In the days preceding and following that incident, my significant other and I would often walk the streets of Ngor, Dakar — along what’s called the Airport Route — and the Alimades where all the popular nightclubs are located, all in search of a good time.
Indeed, we found several places to have a good time. We also found panhandlers of different ages.
In Dakar, panhandling is an industry and family activity. Sometimes, groups of children may walk up to you with buckets in hand, motioning their hand toward their face in request of some money. Other times, it might be an elderly woman in a Muslim shawl or a man with a physical disability.
In other instances, as I had witnessed firsthand, a little girl might leave her mother and siblings on the curb to chase someone and pull them by the arm in the hopes that they provide some funds.
I’m not going to lie. When that little girl did that, the D.C. in me turned around quickly and yelled, not seeing who I was yelling at at that moment. When I looked to my left and looked down to see the little girl, I grew embarrassed and apologized repeatedly as she grew startled.
Minutes later, I circled back to break the young sister off with a 500 CFA, what’s almost a U.S. dollar.
These moments, and other moments from Ngor, continued to stay with me throughout my stay. When we had no funds to give children, we often doled out snacks and water. Other times, we apologized when we had nothing, all to no avail. The young children, relentless in their pursuit of sustenance, kept asking us for whatever we had.
In recent years, the Senegalese government has made great strides to mandate that children up until their late teens be enrolled in free public schools. Even so, a significant portion of young people find themselves in parallel Islamic schools where they are often responsible for raising funds for their teachers.
Students who navigate Senegal’s public education system often experience more difficulty in passing through the secondary tertiary levels if they don’t make the mark on their exams. Those who don’t fulfill requirements to pass through the next level are funneled off into trades that might not be lucrative.
This situation bears a striking similarity to what our Black children experience in the U.S. In the absence of quality education and a social safety net, people are left to participate in alternative economic systems and revert to habits that destroy people, or at the very least inconvenience them, as had been the case for my significant other and me when our phones disappeared.
In the ongoing fight for African liberation, we must be cognizant that we’re in the period of class struggle where the enemies of progress aren’t only Europeans, but those with significant economic means who perpetuate systems that exploit families, and most especially children.
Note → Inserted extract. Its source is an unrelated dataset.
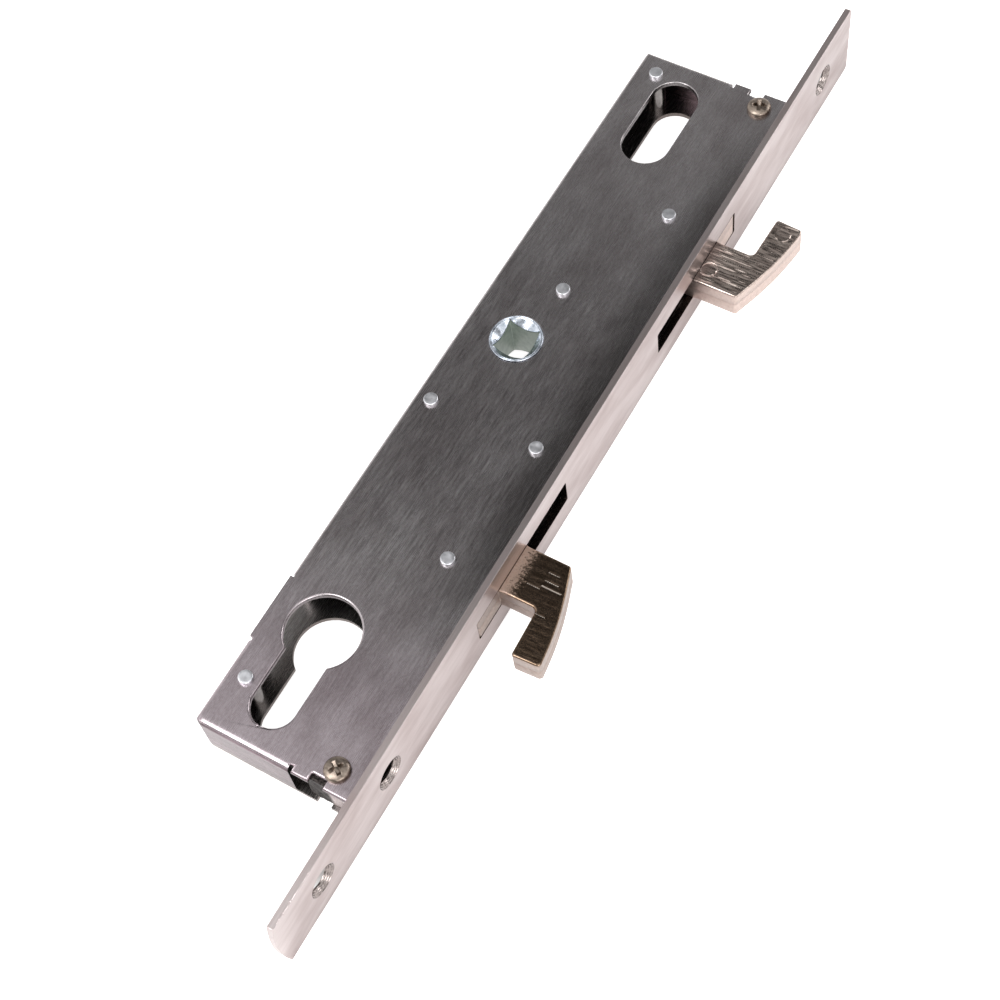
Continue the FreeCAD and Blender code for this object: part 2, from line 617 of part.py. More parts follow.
def build():
    """Every node of the lock by name."""
    upper = (HOOK_PIVOT_X, UPPER_PIVOT_Y)
    lower = (HOOK_PIVOT_X, LOWER_PIVOT_Y)
    nodes = {
        "case_pan": case_pan(),
        "rear_cover": rear_cover(),
        "forend": forend(),
        "forend_lug_top": forend_lug(CASE_TOP, -1, UPPER_SCREW_Y),
        "forend_lug_bottom": forend_lug(CASE_BOTTOM, 1, LOWER_SCREW_Y),
        "case_screws": Part.makeCompound([case_screw(UPPER_SCREW_Y), case_screw(LOWER_SCREW_Y)]),
        "pillar_top": pillar(*PILLAR_TOP_AT, PILLAR_DIAMETER),
        "pillar_upper_guide": pillar(*UPPER_GUIDE_AT, PILLAR_DIAMETER),
        "pillar_back": pillar(*PILLAR_BACK_AT, PILLAR_DIAMETER),
        "pillar_front_guide": pillar(*FRONT_GUIDE_AT, PILLAR_DIAMETER),
        "pillar_bottom": pillar(*PILLAR_BOTTOM_AT, PILLAR_DIAMETER),
        "upper_hook_pivot": pillar(*upper, PIVOT_DIAMETER),
        "lower_hook_pivot": pillar(*lower, PIVOT_DIAMETER),
        "upper_pivot_washers": placed(washers(), *upper),
        "lower_pivot_washers": placed(washers(), *lower),
        "spindle_follower": spindle_follower(),
        "follower_pins": follower_pins(),
        "upper_drive_slide": upper_drive_slide(),
        "lower_drive_slide": lower_drive_slide(),
        "upper_hook": placed(hook(), *upper),
        "lower_hook": placed(mirrored(hook()), *lower),
        "upper_hook_tail_pin": placed(tail_pin(), *upper),
        "lower_hook_tail_pin": placed(mirrored(tail_pin()), *lower),
    }
    return nodes


NODES = build()
os.makedirs("parts", exist_ok=True)
for name, shape in NODES.items():
    shape.exportStep("parts/" + name + ".step")
    print(name, "valid" if shape.isValid() else "NOT VALID", len(shape.Solids), round(shape.Volume, 1))
print("slide travel", round(SLIDE_TRAVEL, 4))
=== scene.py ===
"""Sliding door mortise lock: its looks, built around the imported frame.

Everything is in metres in the lock's own frame: X points out through the forend, Y up the door, Z out of
the case face with the rivet ends.  Real sizes are written in millimetres times MM.
"""
import json
import math
from contextlib import contextmanager
import bmesh
import bpy
import numpy as np
from mathutils import Matrix, Vector
from mathutils.geometry import delaunay_2d_cdt


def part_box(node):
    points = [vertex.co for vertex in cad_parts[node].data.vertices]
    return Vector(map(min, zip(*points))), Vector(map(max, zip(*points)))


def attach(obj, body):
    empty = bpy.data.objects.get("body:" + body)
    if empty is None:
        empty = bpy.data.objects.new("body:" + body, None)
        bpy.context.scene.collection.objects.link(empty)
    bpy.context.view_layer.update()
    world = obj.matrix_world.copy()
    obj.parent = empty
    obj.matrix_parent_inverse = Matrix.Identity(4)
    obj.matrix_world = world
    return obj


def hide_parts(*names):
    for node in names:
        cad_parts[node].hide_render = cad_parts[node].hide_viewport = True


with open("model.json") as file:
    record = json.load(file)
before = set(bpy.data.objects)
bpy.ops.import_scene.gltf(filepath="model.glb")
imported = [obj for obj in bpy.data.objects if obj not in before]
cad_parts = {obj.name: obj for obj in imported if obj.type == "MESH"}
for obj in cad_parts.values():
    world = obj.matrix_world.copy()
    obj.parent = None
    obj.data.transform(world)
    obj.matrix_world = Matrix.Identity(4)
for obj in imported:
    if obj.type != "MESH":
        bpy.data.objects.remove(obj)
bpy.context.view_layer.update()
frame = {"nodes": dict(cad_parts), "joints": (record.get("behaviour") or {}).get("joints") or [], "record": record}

MM = 0.001
CASE_LOW, CASE_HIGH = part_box("case_pan")
FOREND_LOW, FOREND_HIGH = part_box("forend")
FACE_Z = CASE_HIGH.z
SHEET = 1.2 * MM
INNER_Z = FACE_Z - SHEET
CLOSE = 0.05 * MM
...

I wouldn’t say that I’m in favor of socialism or capitalism. I’m not entirely sure if what I’m endorsing fits along that spectrum. However, as a 21st-century Garveyite, I don’t shy away from my insistence that African people develop their own industries so they can do for themselves in a society where people are inherently selfish.
Seeing what I’ve seen in Senegal has made me a bit more skeptical of government’s ability to ensure that people from all walks of life have access to the bare essentials that will give them a leg up in life. It’s not about creating a welfare society. It’s about creating a situation where people are able to live freely and without worry about their next meal.
Our failure to reach this level in our development is indicative of a collective failure on our part to share natural resources. That failure starts at the top with politicians who collude with multinational corporations and mavens of industry to perpetuate inequity and keep a group of people in a vicious cycle of poverty.
As I wrap up this entry, I think back to conversations I had with well-meaning comrades before traveling to Senegal where I was warned about becoming a hostage or the target of a government plot to stunt our efforts to foster Pan-African unity. To them, I say who needs intelligence agencies and government leaders to sabotage our activities when the conditions that have been put in place are not only keeping people mired in poverty, but ensuring that we turn against each other and not toward our collective fight for liberation.